* [GOAL] Extract, without alteration, each line from the start of the listing to the line bearing "from math import".

* [DATASET CONTENT]
[BEGIN]

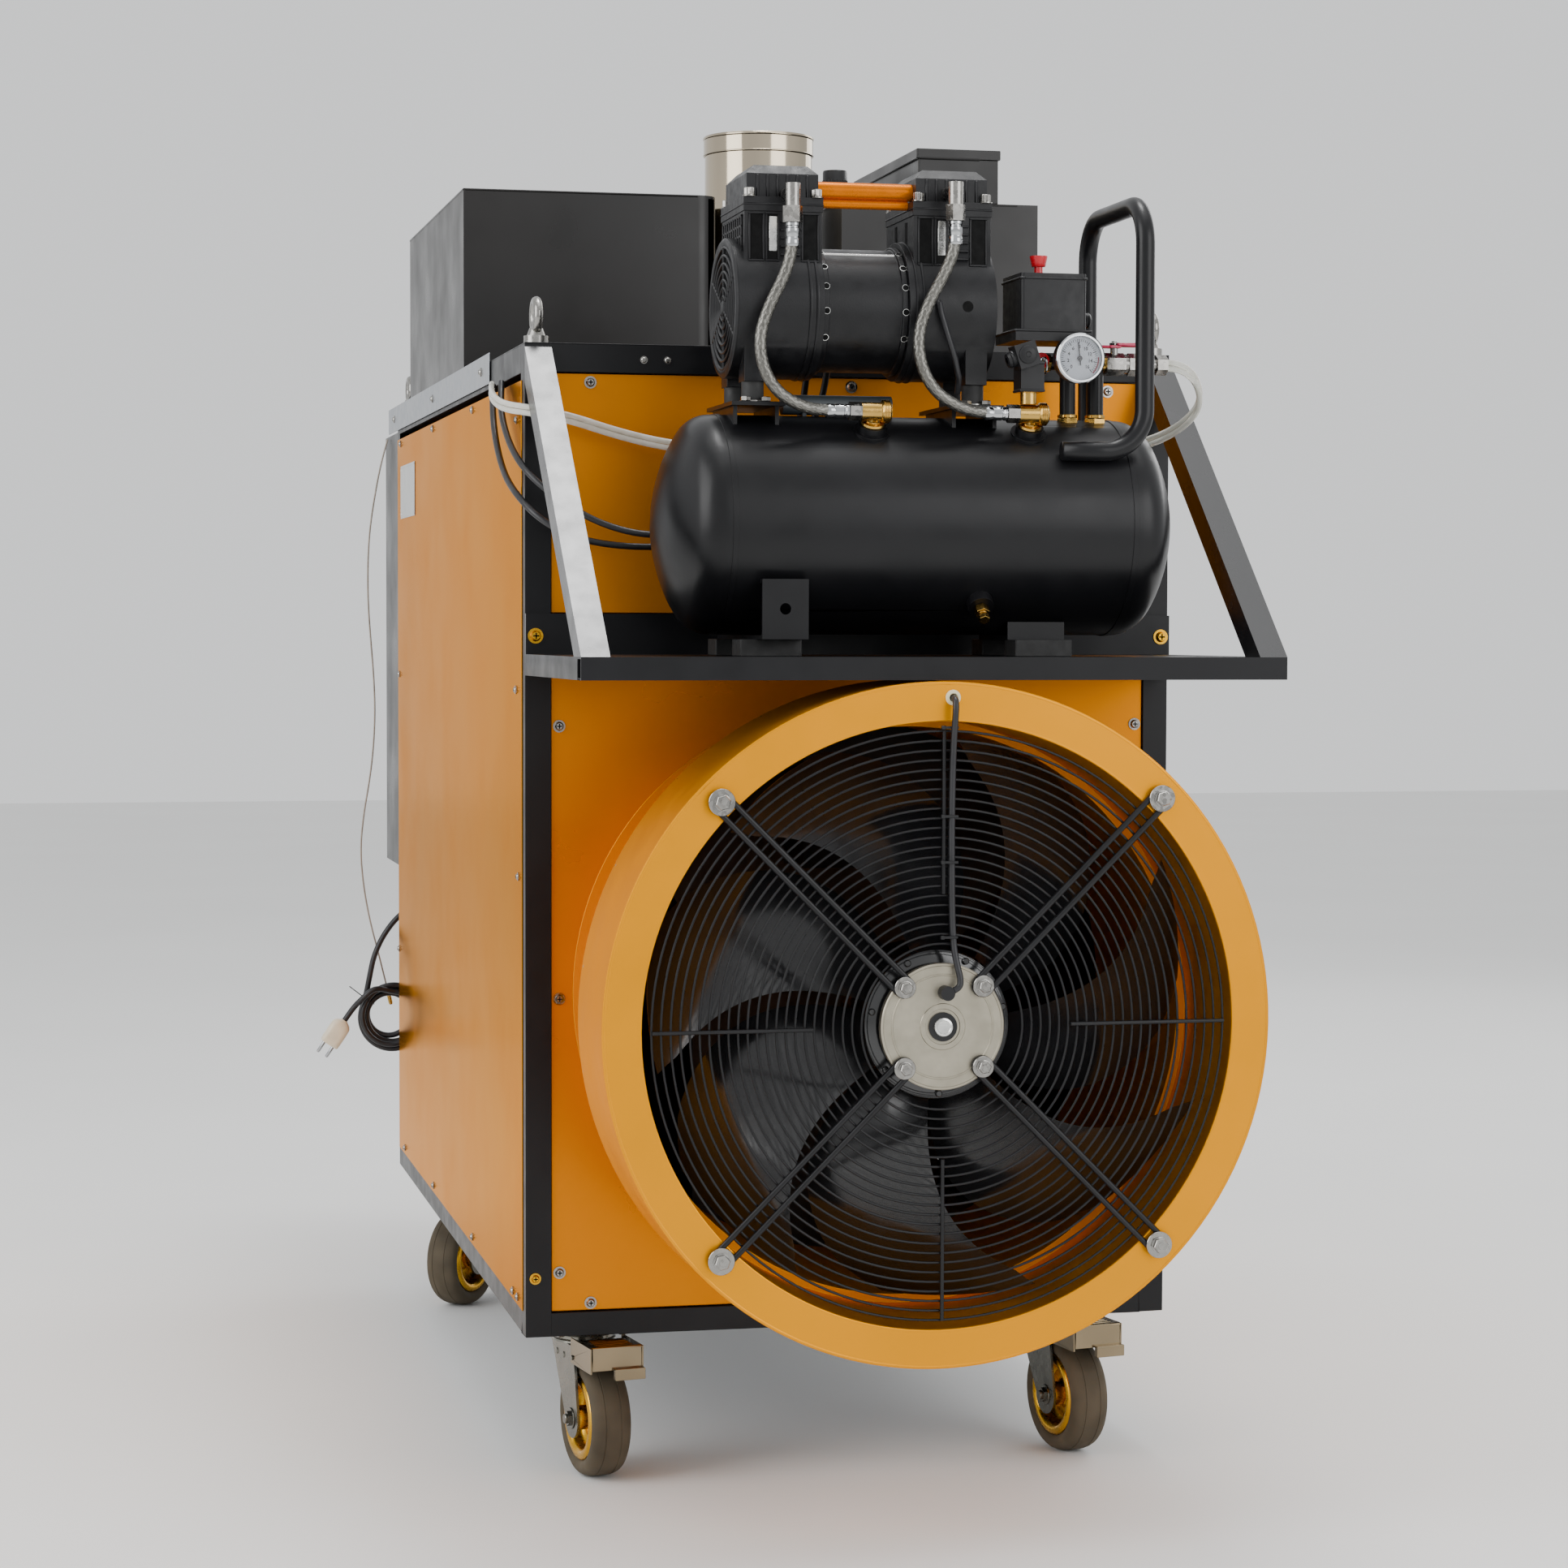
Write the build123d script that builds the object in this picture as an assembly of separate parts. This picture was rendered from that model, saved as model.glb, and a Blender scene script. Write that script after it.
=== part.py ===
from build123d import *
import os
from math import asin, cos, degrees, hypot, pi, radians, sin, tan

# Mobile oil-fired hot-air heater with a twin-cylinder air compressor on its front shelf.
# Millimetres. The machine frame has X to the right, Y to the rear from the cabinet's front
# face and Z up from the cabinet's underside. save() shifts it to the floor and the middle.

# Cabinet
WIDTH = 700.0
DEPTH = 1197.0
HEIGHT = 1036.0
POST = 27.0
TOP_RAIL = 29.0
BOTTOM_RAIL = 25.0
TUBE_WALL = 2.0
SHEET = 1.2
PANEL_FOLD = 12.0
PANEL_TOP = 999.0
GROUND_CLEARANCE = 160.0
LENGTH_MIDDLE = 486.0

# Front shelf and its braces
SHELF_REACH = 359.0
SHELF_TOP = 715.0
SHELF_RAIL = 22.0
SHELF_PLATE_LOW = 676.0
SHELF_PLATE_HIGH = 757.0
BRACE = 28.0
EYE_X = 335.0

# Axial fan
FAN_Z = 360.5
FAN_FRONT = -365.0
FAN_DRUM_BACK = -227.0
FAN_OUTER_R = 331.4
FAN_DUCT_R = 293.3
FAN_THROAT_R = 286.0
FAN_TIP_R = 280.0
FAN_HUB_R = 74.0
FAN_BLADES = 7
FAN_BLADE_PITCH = 30.0
STATOR_R = 61.0
FAN_AXLE_R = 10.0
RUNNING_FIT = 0.05
STRUT_BOLT_R = 308.0
HUB_BOLT_R = 55.0
STRUT_ROD_R = 3.0
STRUT_GAP_R = 8.0
GUARD_WIRES = 23
GUARD_FIRST_R = 80.0
GUARD_LAST_R = 284.0
GUARD_WIRE_R = 1.2

# Air receiver
TANK_R = 109.0
TANK_WALL = 3.0
TANK_Y = -180.0
TANK_Z = 845.0
TANK_LEFT = -249.0
TANK_RIGHT = 280.0
TANK_HEAD = 62.0
FOOT_BOLT_R = 5.5
HANDLE_TUBE_R = 9.5
HANDLE_X = 230.0
HANDLE_TOP = 1165.0
PORT_X = (-41.0, 120.0)
PORT_ANGLE = 56.5
PORT_R = 14.0
DRAIN_X = 65.0
DRAIN_ANGLE = -44.0

# Twin-cylinder pump
PUMP_Z = 1059.0
MOTOR_R = 61.0
CRANK_R = 69.0
MOTOR_X = (-90.0, -4.0)
LEFT_CRANK_X = (-176.0, -90.0)
RIGHT_CRANK_X = (-4.0, 85.0)
CYLINDER_X = ((-168.0, -90.0), (3.0, 82.0))
CYLINDER_TOP = 1150.0
HEAD_TOP = 1196.0
CYLINDER_HALF_DEPTH = 54.0
SHAFT_R = 7.0
PUMP_FOOT_X = (-157.0, 67.0)
ROTOR_R = 45.0
HEAD_PORT = ((-126.0, -262.0, 1166.0), (38.0, -262.0, 1172.0))

# Controls on the receiver
SWITCH_X = (103.0, 177.0)
SWITCH_Y = (-250.0, -182.0)
SWITCH_Z = (1038.0, 1095.0)
KNOB_X = 137.0
KNOB_R = 7.0
GAUGE_CENTRE = (165.0, -262.0, 1010.0)
GAUGE_R = 24.0
VALVE_Y = -200.0
VALVE_STEM_X = 222.0
VALVE_STEM_R = 4.0

# Casters
CASTER_SPOTS = (("fl", -274.0, 84.0, 9.5), ("fr", 252.0, 88.0, 10.5),
                ("rl", -267.0, 1030.0, -38.0), ("rr", 267.0, 1030.0, -12.0))
BRAKED_SPOTS = ("fl", "fr")
WHEEL_R = 62.5
WHEEL_HALF = 22.0
AXLE_R = 6.0
AXLE_Z = -97.5
TRAIL = 35.0
FORK_HALF = 27.0
FORK_PLATE = 3.0
FORK_END_R = 21.0

# Free lead at the rear
CORD_R = 4.0
COIL_CENTRE = (-352.0, 1275.0, 197.0)
COIL_R = 40.0
COIL_HALF_THICK = 12.0

os.makedirs("parts", exist_ok=True)


# ---------------------------------------------------------------- helpers
def save(name, *shapes):
    """Write one node, moved from the machine frame to the floor-centred frame."""
    solids = []
    for shape in shapes:
        solids += shape.solids()
    moved = Pos(0, -LENGTH_MIDDLE, GROUND_CLEARANCE) * Compound(solids)
    export_step(moved, f"parts/{name}.step")


def block(x0, x1, y0, y1, z0, z1):
    return Pos((x0 + x1) / 2, (y0 + y1) / 2, (z0 + z1) / 2) * Box(x1 - x0, y1 - y0, z1 - z0)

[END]

* [EXERCISE SOLUTION]
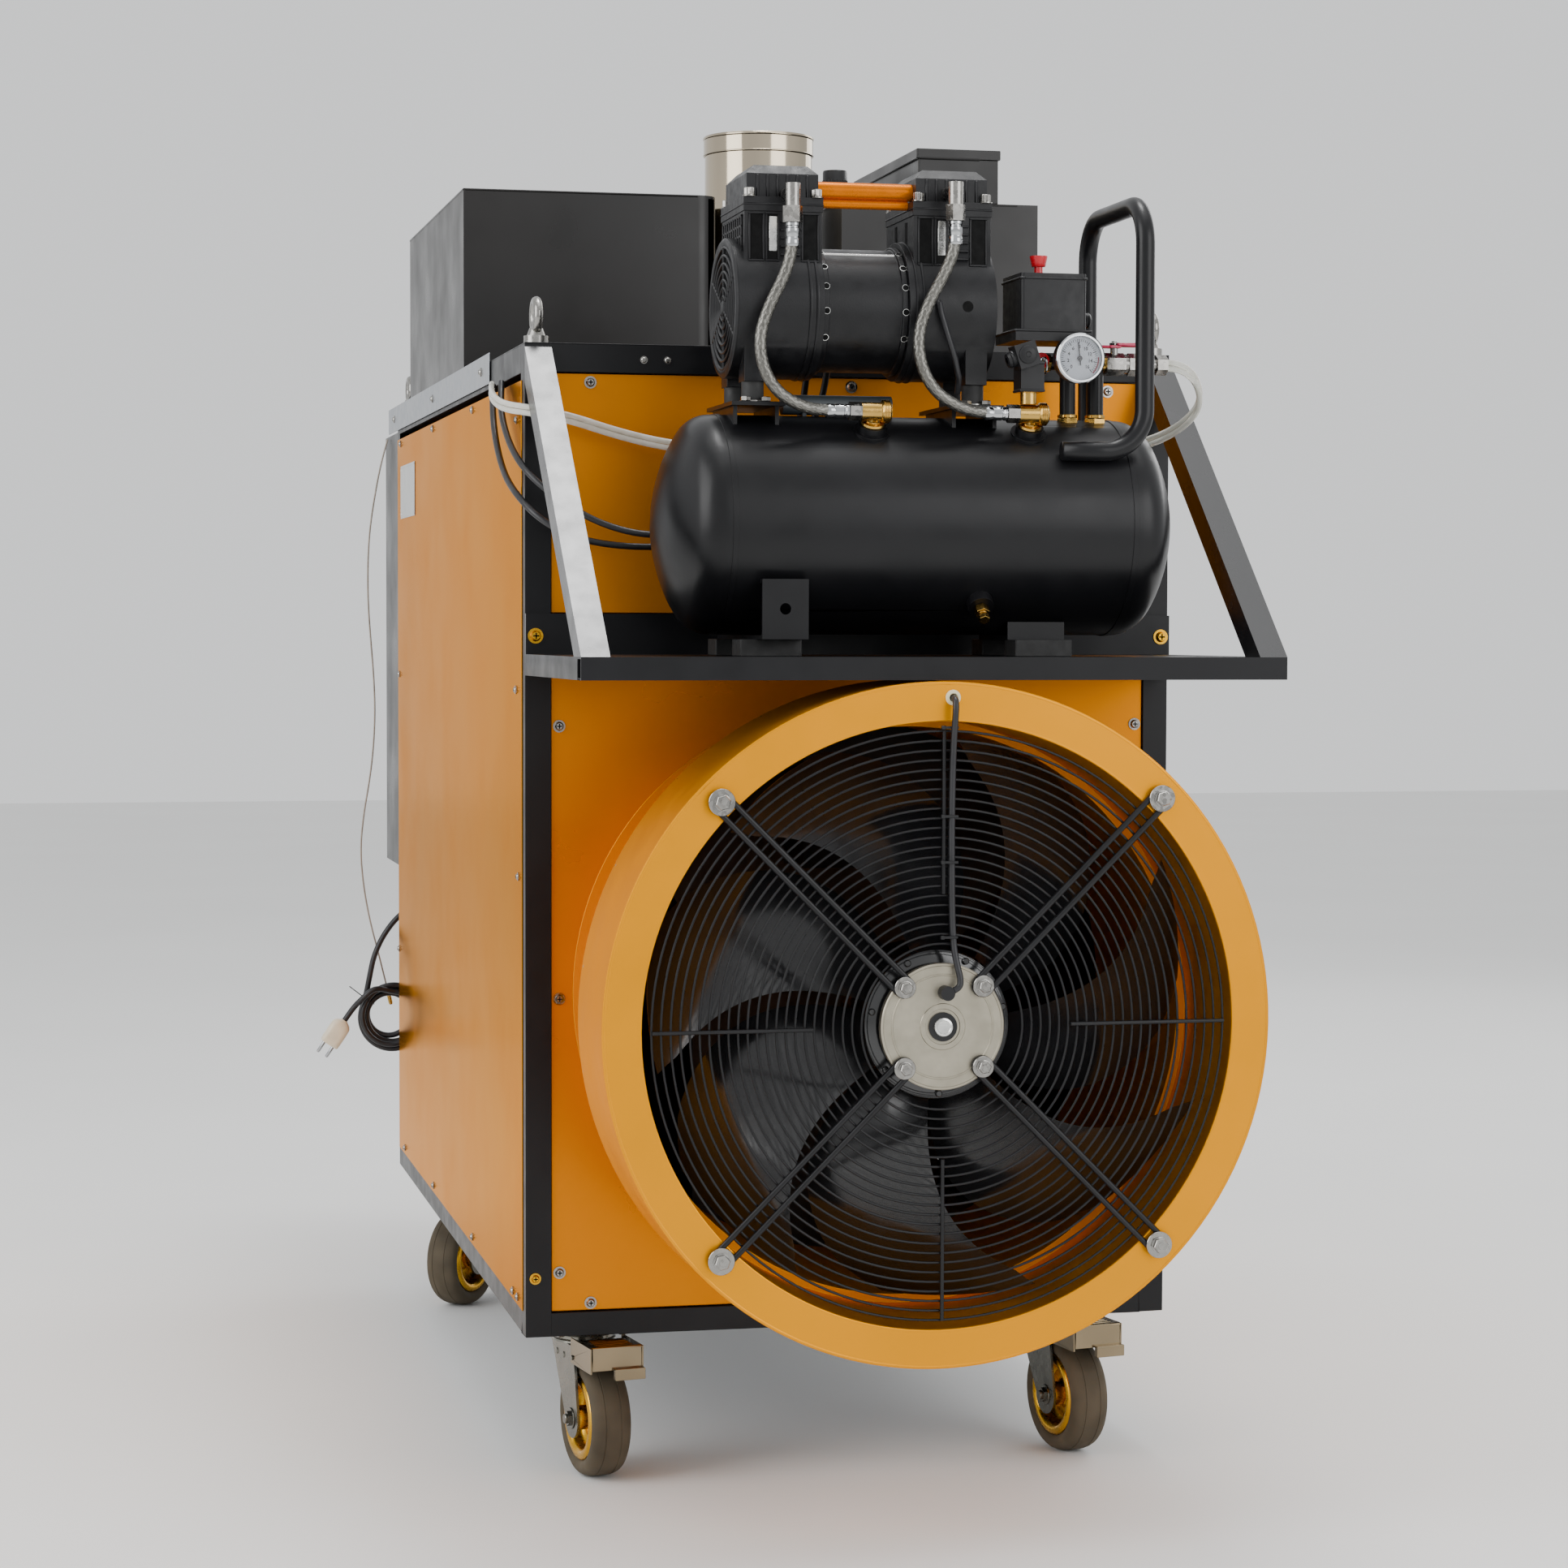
Write the build123d script that builds the object in this picture as an assembly of separate parts. This picture was rendered from that model, saved as model.glb, and a Blender scene script. Write that script after it.
=== part.py ===
from build123d import *
import os
from math import asin, cos, degrees, hypot, pi, radians, sin, tan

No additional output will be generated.